At the end of September, Forest 4.0 partners from Lithuania and Sweden came together to refine their plan to create a significant organization: a Centre of Excellence to help digitize forestry. The working session in Sweden emphasized the EU-wide importance of a technologically advanced and sustainable forest ecosystem. According to the experts, the good practices of a leading country in the field only confirm that cross-sectoral dialogue is the key to a new era of forestry innovation.

The meeting of representatives of Vytautas Magnus University, Kaunas University of Technology, Linnaeus University (Sweden), Interior Cluster Sweden, AgriFood Lithuania DIH, and ART21 was held in the framework of the Möbelriksdagen, the country’s largest annual event for the furniture and interior design industry. It allowed for an even closer partnership between academia and industry, forming the basis for the future Center of Excellence.

Björn Nordin, Director of Architecture and Design at Swedish Wood, a member of the Swedish cluster, presented trends in the furniture and interior design industry in the leading country in the forest sector. Among the highlights was Interior Cluster Sweden, which focused on the potential of the latest technologies to drive change in the global wood industry ecosystem.

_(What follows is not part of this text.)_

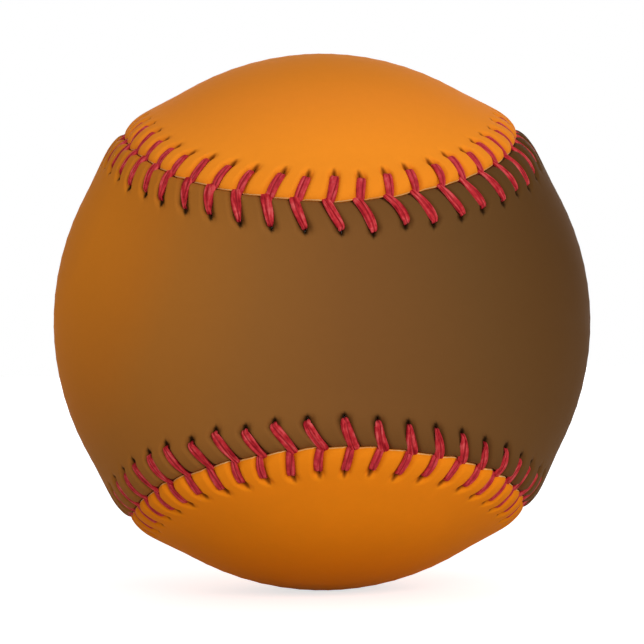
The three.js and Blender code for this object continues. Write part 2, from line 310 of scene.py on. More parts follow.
@dataclass(frozen=True)
class LeatherFinish:
    """Smooth dyed leather, whose colour runs along one direction of the ball.

    The scales are in patches to the metre, and the depth of the pores is in metres. The ramp is the
    print on the brown panel, and painted light and shade on the orange one.
    """

    name: str
    stops: Stops
    axis: Axis
    # fold paints the shade beside the legs, where the leather folds into their channels, and a little
    # darkening by handling along the seam
    fold: Colour
    # hole paints the shade of a hole and its slit, over the darker pressed leather round it
    hole: Colour
    # cut is the cut edge's own colour; on the brown panel it is dark, as painted shade in the seam's slit
    cut: Colour
    fan: float = 0.0
    # The inside colour is dark brown: partly the flesh side, partly painted shade on the walls of the holes
    # and the seam
    flesh: Colour = linear(92, 58, 32)
    gloss: float = 0.04
    roughness: float = 0.7
    roughness_spread: float = 0.12
    cloud_scale: float = 130.0
    speck_scale: float = 900.0
    grain_scale: float = 420.0
    pore_scale: float = 2300.0
    pore_smoothness: float = 0.6
    pore_share: float = 0.5
    pore_depth: float = 0.00001

    # How far the colour wanders along its gradient, and how clouds and specks change its tone
    wander: float = 0.03
    tone: float = 0.95
    cloudiness: float = 0.06
    speckle: float = 0.04

    # How strongly the painted shade beside the legs darkens, evenly and by the specks, and how the colour
    # of the cuts frays
    folding: float = 0.6
    speckled_folding: float = 0.6
    fraying_by_cloud: float = 2.0
    fraying_by_speck: float = 0.8
    fraying_loss: float = 0.6

    # Between which values of its mark a colour comes in
    HOLE_BOUNDS: ClassVar[tuple[float, float]] = (0.06, 0.85)
    CUT_BOUNDS: ClassVar[tuple[float, float]] = (0.55, 0.95)
    INSIDE_BOUNDS: ClassVar[tuple[float, float]] = (0.02, 0.25)

    def material(self) -> bpy.types.Material:
        """Make the material.

        Returns:
            The leather.
        """
        shader = Shader(self.name, Specular_IOR_Level=self.gloss)
        place = shader.place()
        x, y, z = shader.axes(place)
        along = x * self.axis[0] + y * self.axis[1] + z * self.axis[2]
        if self.fan:
            along = along * (1 + z * self.fan)
        cloud = shader.noise(place, self.cloud_scale, 3)
        speck = shader.noise(place, self.speck_scale, 2)
        share = along / (2 * BALL_RADIUS * MM) + 0.5 + (cloud - 0.5) * self.wander
        mottle = self.tone + cloud * self.cloudiness + speck * self.speckle
        tone = shader.node("ShaderNodeCombineColor", {}, {0: mottle, 1: mottle, 2: mottle})
        colour = shader.mix(1.0, shader.ramp(share, self.stops), tone, "MULTIPLY")
        folding = self.folding + speck * self.speckled_folding
        # Painted shade beside the legs, with a little darkening by handling along the seam
        colour = shader.mix(shader.mark("fold") * folding, colour, self.fold)
        # Painted shade of the holes and their slits, over the darker pressed leather round them
        colour = shader.mix(shader.mark("hole").between(*self.HOLE_BOUNDS), colour, self.hole)
        # The cut edge: pale on the orange panel, and dark on the brown one as painted shade in the seam's
        # slit
        frayed = cloud * self.fraying_by_cloud + speck * self.fraying_by_speck - self.fraying_loss
        colour = shader.mix(shader.mark("cut").between(*self.CUT_BOUNDS) * frayed, colour, self.cut)
        # The leather's inside: the flesh side, darkened as painted shade on the walls of the holes and the
        # seam
        colour = shader.mix(shader.mark("inside").between(*self.INSIDE_BOUNDS), colour, self.flesh)
        cells = {"Vector": place, "Scale": self.pore_scale, "Smoothness": self.pore_smoothness}
        pores = shader.node("ShaderNodeTexVoronoi", {"feature": "SMOOTH_F1"}, cells, "Distance")
        grain = shader.noise(place, self.grain_scale, 5)
        relief = shader.bump(pores * self.pore_share + grain, self.pore_depth)
        return shader.finish(colour, self.roughness + cloud * self.roughness_spread, relief)


@dataclass(frozen=True)
class ThreadFinish:
    """Waxed thread of two plies that lie side by side, streaked along by its fibres.

    The length is the thread's in millimetres, and the depth of the fibres is in metres.
    """

    name: str
    colour: Colour
    shade: Colour
    shine: Colour
    over_orange: Colour
    length: float = 2900.0
    gloss: float = 0.06
    roughness: float = 0.5
    roughness_spread: float = 0.2
    fibre_depth: float = 0.00006
    slub_share: float = 0.25
    over_orange_share: float = 0.35
    crease_share: float = 0.75

    # Streaks round the thread and to the millimetre along it, of the fibres and of the thicker slubs
    FIBRES: ClassVar[tuple[float, float]] = (11, 0.32)
    SLUBS: ClassVar[tuple[float, float]] = (3, 0.9)

    # Where the ramp of colours has its stops, and between which values of its mark the painted shade of the
    # crease comes in
    TONES: ClassVar[tuple[float, float, float]] = (0.36, 0.5, 0.66)
    CREASE_BOUNDS: ClassVar[tuple[float, float]] = (0.2, 0.9)

    def material(self) -> bpy.types.Material:
        """Make the material.

        Returns:
            The thread.
        """
        shader = Shader(self.name, Specular_IOR_Level=self.gloss)
        around, along = shader.lay()
        run = along * self.length
        fibre = shader.streaks(around * self.FIBRES[0], run * self.FIBRES[1], 4)
        slub = shader.streaks(around * self.SLUBS[0], run * self.SLUBS[1], 2)
        stops = tuple(zip(self.TONES, (self.shade, self.colour, self.shine)))
        colour = shader.ramp(fibre * (1 - self.slub_share) + slub * self.slub_share, stops)
        colour = shader.mix(shader.mark("orange_side") * self.over_orange_share, colour, self.over_orange)
        # Painted shade in the crease between the two plies
        crease_shade = shader.mark("crease").between(*self.CREASE_BOUNDS)
        colour = shader.mix(crease_shade * self.crease_share, colour, self.shade)
        relief = shader.bump(fibre, self.fibre_depth)
        return shader.finish(colour, self.roughness + fibre * self.roughness_spread, relief)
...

“The pandemic and the war caused by Russia will continue to increase the challenges related to the lack of raw materials, including wood products. It is therefore becoming increasingly important to get the most out of every cubic meter of timber: in the forest, in the sawmill, and in other value chains.

Forest 4.0 demonstrates that opportunities exist, but it requires synergy across sectors and all value chains. We are ready for this because the forestry industry is not only facing the problems of exporting wood but also those of climate change and other issues. Together, we need to tackle them with all possible means, with digitization of the sector at the forefront”, B. Nordin said.

The researchers’ focus on high-tech solutions was echoed by Professor Arianit Kurti of Linnaeus University: “Artificial intelligence will definitely be one of the core competencies of the project. Its application to forestry and the whole Forest 4.0 value chain is one of the areas where we think the most innovation will be generated, and a number of start-ups are likely to emerge.”

The project, implemented by academics, clusters, and business stakeholders, was initiated with the aim of growing a center that will add economic value to the forestry sector and interested parties in the long term.

Prof. Dr. Tomas Krilavičius, Dean of the Faculty of Informatics of Vytautas Magnus University, who leads the project, shared the team’s plans to return from the meeting having learned the best practices from Sweden. After an intensive agenda, a different vision emerged: in Forest 4.0, we will work together with the Swedes to develop new forestry models for the whole of Europe.

“However, data collection and analysis, as well as the ambition to use this information in a meaningful way to deliver pragmatic innovations that support a sustainable ecosystem, are only a stop in a complex process. We first need to identify what specific answers we expect to improve forestry processes,” commented Prof. Dr. T. Krilavičius on the upcoming tasks and deliverables.

In addition to discussions on the future of the Centre of Excellence and the allocation of further responsibilities, the participants also benefited from study visits. This included a tour of the upcoming “Wisdome Stockholm” centre. The project is characterized by its innovative use of wood raw materials for a complex building structure, in line with its commitment to industrial sustainability.

The meeting with Treesearch served as another good example of how to push the boundaries of future forestry potential through the engagement of all stakeholders, from academia to private foundations and public authorities. The Treesearch platform at the Royal Technical University in Stockholm paves the ground for the development of new materials from forests and contributes to Sweden’s ambition to become a leader in the bioeconomy.